Solidarity Union
- Founded: August 2006
- Headquarters: New Zealand
- Location: New Zealand;

= Solidarity Union =

Solidarity Union was a short lived trade union in New Zealand and was founded by activists and delegates, including Joe Carolan of Socialist Aotearoa in August 2006. By 2008 the union had ceased meaningful activity. Grant Morgan was a Trustee in 2010, and Leonard Charles Parker and Peter Michael Hughes in 2012.

==Purpose and actions==
The union sought to organise workers in clusters in South Auckland around an area strategy building local workers councils. It sees this as an antidote to the bureaucracies created by larger unions in New Zealand.

Solidarity was opposed to partnership as a policy, preferring to see a "return to the fighting spirit" of the country's first union movement, the Red Feds. It built a modest base in the South Auckland industrial regions of East Tamaki and Onehunga, organising small engineering firms, glass workers, courier drivers and service workers.

In 2007 it was involved in trying to obtain redundancy agreements for glass workers at MetroGlass. Membership of the union had reached 227. In September the union called for workers and students in Aotearoa to rally in support of Burmese anti-junta protests.

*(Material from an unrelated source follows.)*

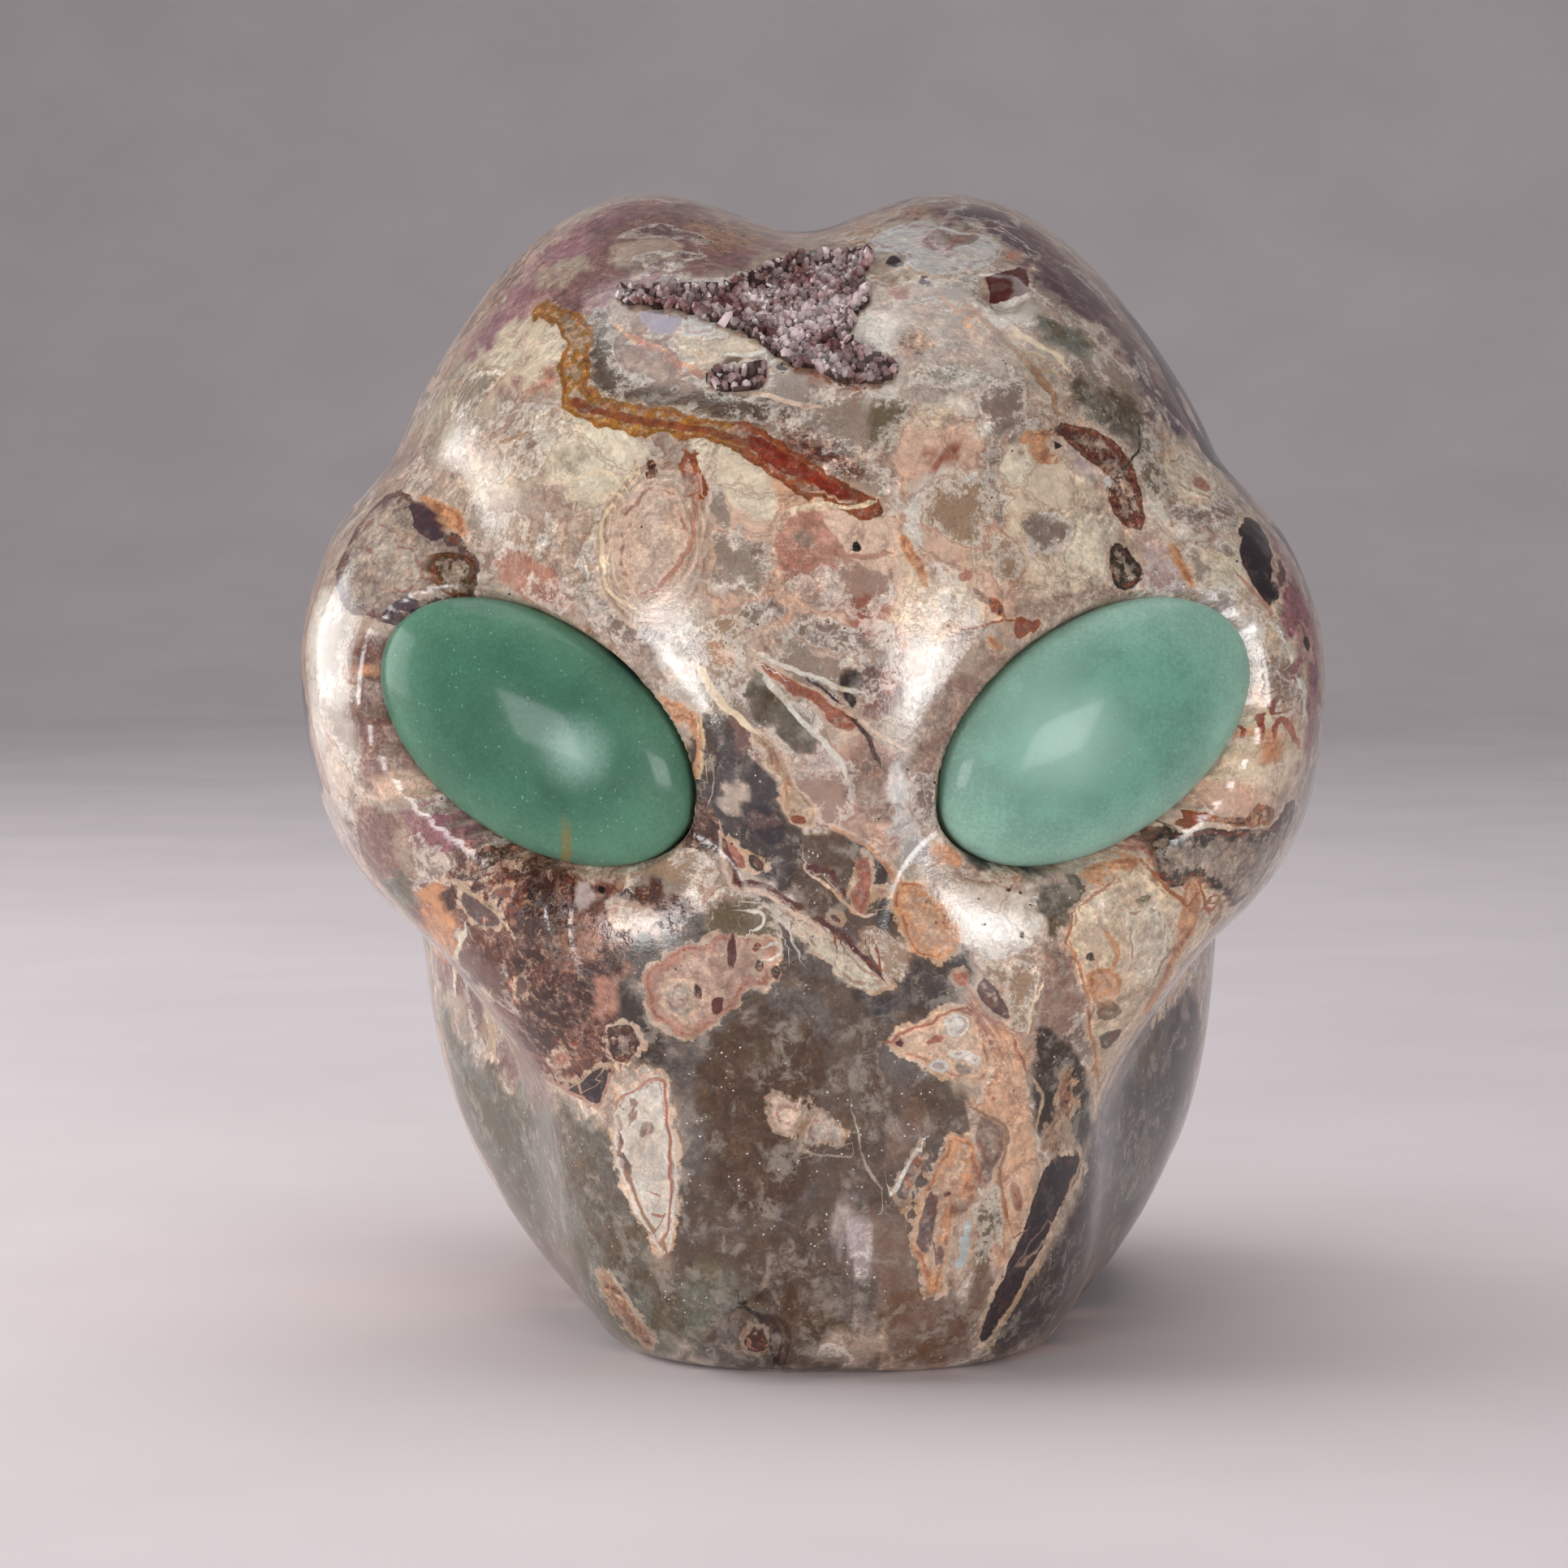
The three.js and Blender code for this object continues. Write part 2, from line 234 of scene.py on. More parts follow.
# Each look: mottling, dark flecks, white frost, banding, and how clear the stone is
LOOKS = {
    "chalky": (0.38, 0.20, 0.16, 0.30, 0.0),
    "cloudy": (0.50, 0.18, 0.40, 0.10, 0.2),
    "frosted": (0.30, 0.10, 0.60, 0.00, 0.0),
    "banded": (0.30, 0.10, 0.15, 0.90, 0.2),
    "streaked": (0.50, 0.20, 0.20, 0.60, 0.1),
    "glowing": (0.55, 0.20, 0.00, 0.70, 0.1),
    "smooth": (0.15, 0.10, 0.00, 0.00, 0.1),
    "speckled": (0.75, 0.90, 0.15, 0.00, 0.0),
    "clear": (0.55, 0.15, 0.05, 0.00, 1.0),
}


def oval(across, up, half_across, half_up, turn=0):
    """Outline of an ellipse, turned by an angle in degrees."""
    angle = np.arange(16) / 16 * 2 * math.pi
    c, s = math.cos(math.radians(turn)), math.sin(math.radians(turn))
    a, b = half_across * np.cos(angle), half_up * np.sin(angle)
    return np.stack([across + a * c - b * s, up + a * s + b * c], 1)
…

Under New Zealand legislation (Section 16 of the Employment Relations Act 2000) a registered union must file an annual membership return. In its 2008 return it had 3 members and its 2009 return said the Union was in recess. The Executive of the Union urged its members to join the National Distribution Union. By 2012 the Solidarity Union of New Zealand Incorporated was deregistered.